Amazon.com Review
The standard IQ test measures rational intelligence--the skills we use to solve logical or strategic problems. For a long time, IQ results were considered the best measurement of a person's smarts and potential for success. But in the early 1990s Daniel Goleman pointed out that success is also dependent on emotional intelligence--the thinking that gives us empathy, compassion, and the ability to respond appropriately to pain or pleasure. Now, at the end of the 20th century, authors Danah Zohar and Dr. Ian Mitchell claim that there is another important Q to consider--the SQ, otherwise known as Spiritual Intelligence. In fact, the authors assert that "SQ is the necessary foundation for both the IQ and the EQ. It is our ultimate intelligence." They have an excellent point. After all, computers have high IQ, animals often have high EQ, but only humans have SQ--the ability to be creative, change the rules, alter situations, and question why we are here. Because the authors are well-researched and highly articulate, the entire book makes for intellectually, emotionally, and spiritually compelling reading.
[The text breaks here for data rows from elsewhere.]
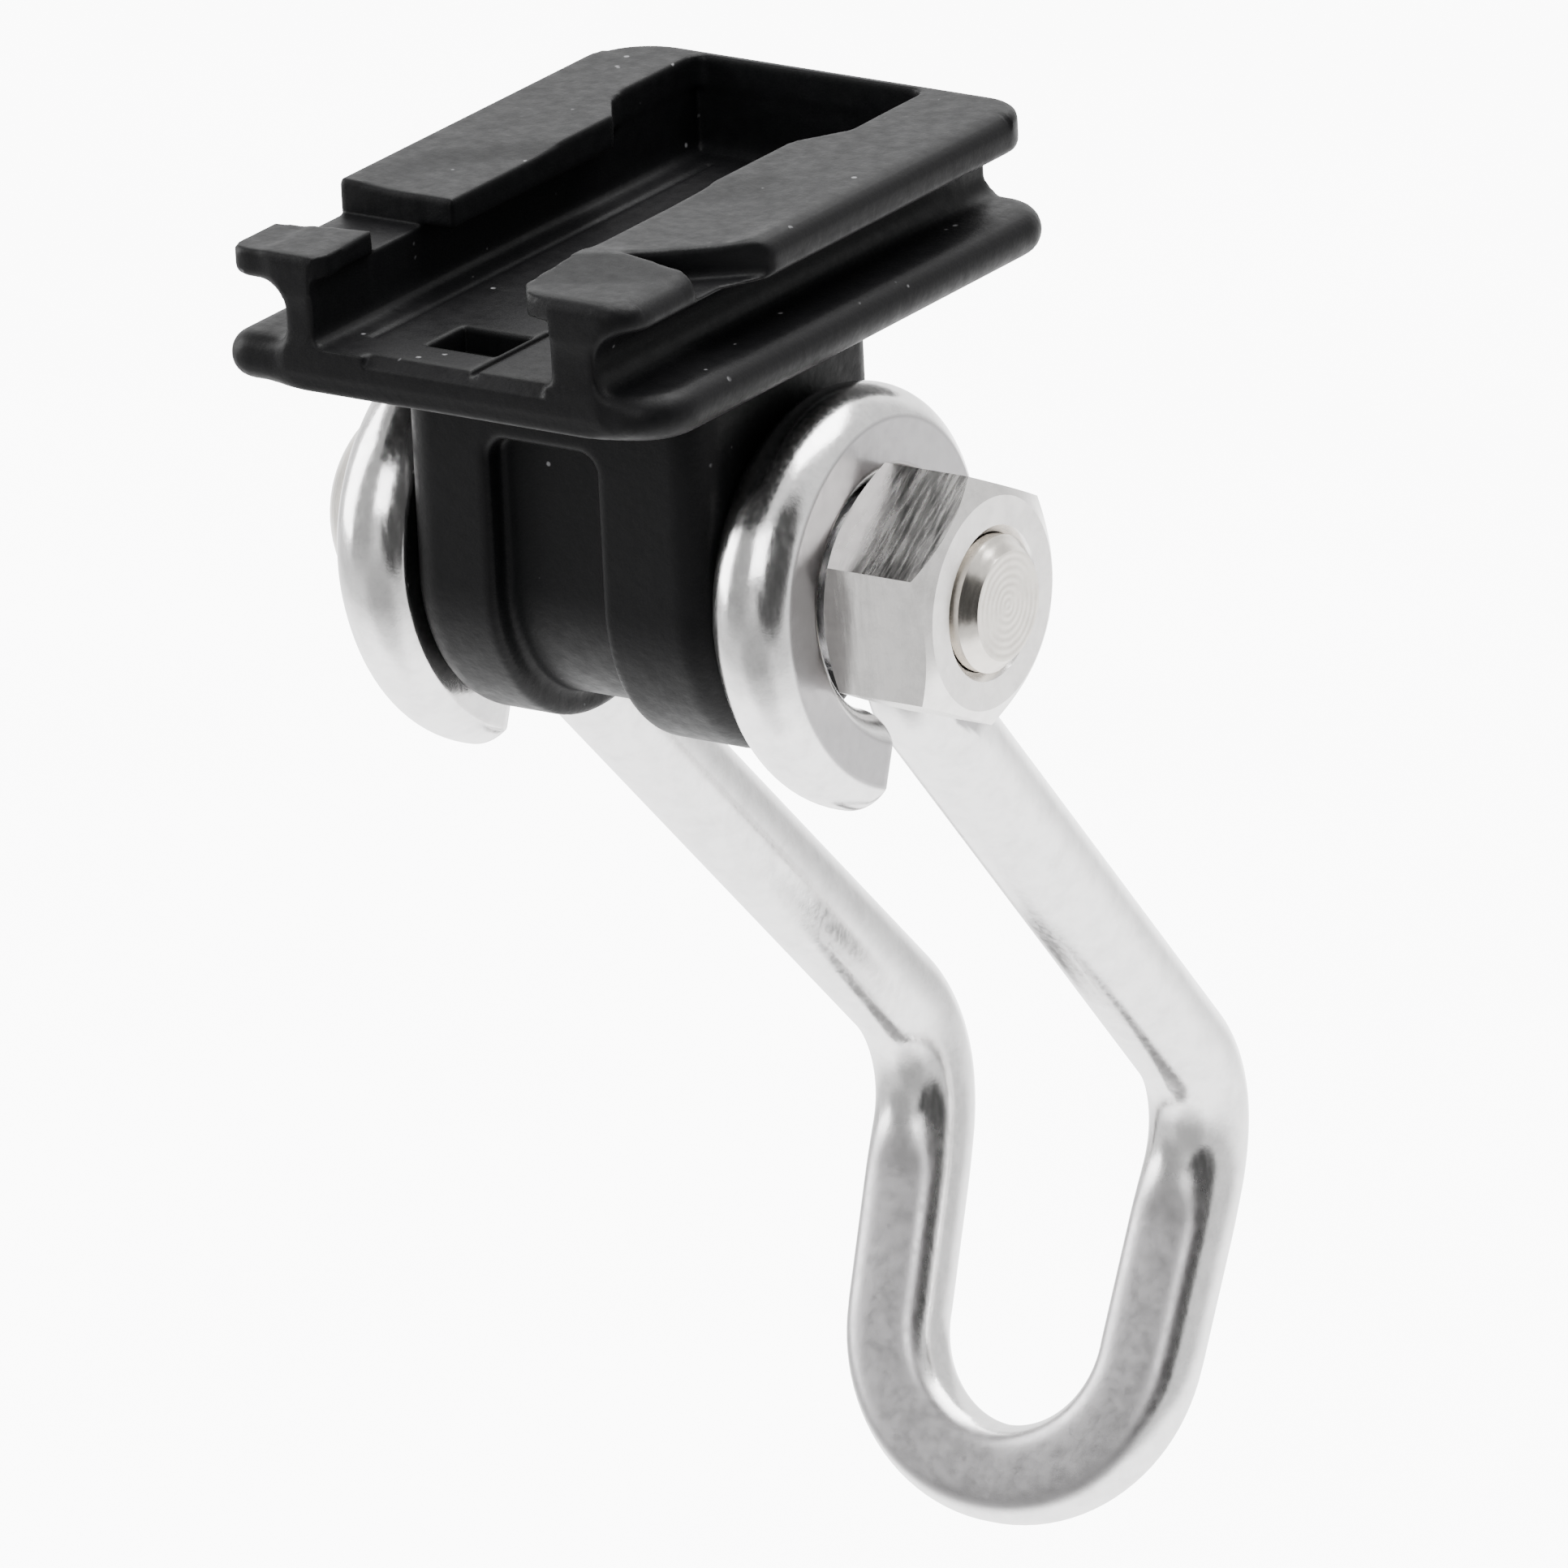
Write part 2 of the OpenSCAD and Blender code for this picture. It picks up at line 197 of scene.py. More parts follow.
def surface(field, low, step):
    """Quad mesh of a field's zero level by surface nets, as vertices and faces."""
    neg = field < 0
    shape = np.array(field.shape) - 1
    cut = [slice(0, -1), slice(1, None)]
    count = sum(neg[cut[i], cut[j], cut[k]].astype(np.int8)
                for i in (0, 1) for j in (0, 1) for k in (0, 1))
    active = np.argwhere((count > 0) & (count < 8))
    index = np.full(tuple(shape), -1, np.int64)
    index[tuple(active.T)] = np.arange(len(active))
    verts = np.array(low) + (active + net_points(field, active)) * step
    faces = []
    for axis in range(3):
        u, v = (axis + 1) % 3, (axis + 2) % 3
        first, second = [slice(None)] * 3, [slice(None)] * 3
        first[axis], second[axis] = cut
        cells = np.argwhere(neg[tuple(first)] != neg[tuple(second)])
        inner = (cells[:, u] > 0) & (cells[:, v] > 0) & (cells[:, u] < shape[u]) & (cells[:, v] < shape[v])
        cells = cells[inner]
        quad = []
        for du, dv in ((1, 1), (0, 1), (0, 0), (1, 0)):
            c = cells.copy()
            c[:, u] -= du
            c[:, v] -= dv
            quad.append(index[tuple(c.T)])
        quad = np.stack(quad, 1)
        flip = ~neg[tuple(cells.T)]
        quad[flip] = quad[flip][:, ::-1]
        faces.append(quad)
    return verts, np.concatenate(faces)


def add_piece(data, material, body, node):
    """A smooth-shaded piece that rides on a body and stands for a CAD node."""
    data.shade_smooth()
    data.materials.append(material)
    piece = bpy.data.objects.new(data.name, data)
    bpy.context.scene.collection.objects.link(piece)
    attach(piece, body)
    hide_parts(node)


# ---------------------------------------------------------------- moulded head
HEAD_STEP = 0.16            # spacing of the head's surface points
GRID_LOW, GRID_HIGH = (-11.7, -15.2, -20.7), (11.7, 16.3, 4.8)     # a little larger than the head
FRONT, PLATE_BACK, RAIL_BACK = HEAD_LOW[1], HEAD_HIGH[1], HEAD_HIGH[1] - 0.5
FLANGE, NOTCH, LIP, TOOTH, TOP = 2.65, 2.9, 2.95, 3.95, HEAD_HIGH[2]    # heights above the channel floor
WEB_FILLET, PLATE_FILLET, LUG_FILLET = 1.4, 0.85, 0.35
FRONT_EDGE_R, CUT_R, VEE_EDGE_R = 0.32, 0.1, 0.22                       # edges at the front and at the cuts

LEFT_STEP, RIGHT_STEP = -8.5, -8.6      # where the rails step down to the teeth
RAMP_FOOT, RAMP_X, RAMP_SLANT, RAMP_RUN = -13.6, 4.15, 0.55, 3.1
DIP = 0.16                              # depth of the lead-in dips


def rail_top(X, Y):
    """Height of the rails: a ramp or a step down to each tooth, and shallow lead-in dips."""
    ramp = (Y - RAMP_SLANT * (X - RAMP_X) - RAMP_FOOT) / RAMP_RUN
    ramp = TOOTH + (TOP - TOOTH) * np.clip(ramp, 0, 1)
    right = np.where(Y < RIGHT_STEP, np.minimum(TOP, ramp), TOP)
    left = np.where(Y < LEFT_STEP, TOOTH, TOP)
    left_dip = fade(0.9 * X + 7.2 - Y, 3) * fade(X + 10.3, 2.5) * fade(Y + 9, 1.5) * (X < 0)
    right_dip = fade(3.0 - Y - 0.9 * np.abs(X - 6.5), 4) * fade(10.2 - X, 1.5) * fade(Y + 10, 2) * (X > 0)
    return np.where(X > 0, right, left) - DIP * (left_dip + right_dip)


RAIL_HALF, TOOTH_SIDE = 10.74, 9.85
TOOTH_ZONE, BACK_ZONE = -13.6, 13.5     # where the edges of the rails' top change
LEFT_R, RIGHT_R, BACK_R = 0.22, 0.95, 0.45
LEFT_TOOTH_R, RIGHT_TOOTH_R = 0.2, 0.7
FLANGE_R = 0.45


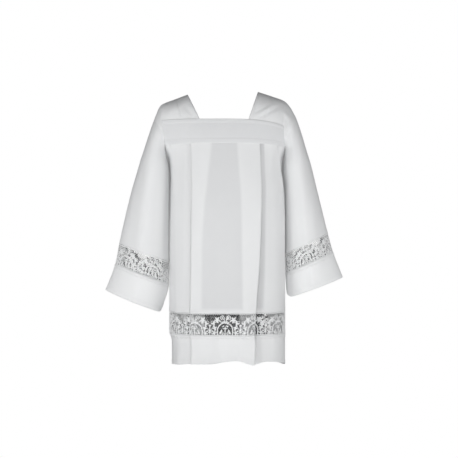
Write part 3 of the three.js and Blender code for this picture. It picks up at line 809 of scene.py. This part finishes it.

Chapters include "The God Spot in the Brain," "How We Become Spiritually Stunted," "Six Paths Toward Greater Spiritual Intelligence," and "Assessing My SQ."
--Gail Hudson
From Publishers Weekly
Science may still be a long way from measuring the quality of human consciousness, but it can already detect its presence in the brain's electric frequencies. Drawing on the research of neuroscientist Rodolfo Llinas, which connects consciousness with the presence of 40 HZ neural oscillations in the human brain, the authors of The Quantum Self attempt to conceptualize the spiritual state of "higher consciousness" within the realm of quantum physics. Going one step further than Llinas, Zohar and Marshall propose that these frequencies are evidence of spiritual intelligence, or the "intelligence of the soul." They define SQ as "unitive" thinking and describe it in physical terms as the high frequency oscillatory activity that binds the proto-consciousness in all single-cell life into a unified, meaningful whole within certain special structures, such as the human brain. Of the neural cells involved in conscious experience, they write: "They behave as many individual voices that have become one voice in a choir. No known phenomenon can generate this kind of coherence, but it is the rule in quantum processes." The unity of all living things that is at the core of Buddhist philosophy serves as a natural segue from quantum physics to metaphysics. Unsurprisingly, Buddhist, Hindu and Hebrew texts provide the foundation for the authors' prescriptions for increasing spiritual intelligence in the latter half of this engrossing and inevitably controversial book. Illus. not seen by PW. Foreign rights sold in Germany, Japan, the Netherlands, Sweden, Brazil and the U.K. (Jan.)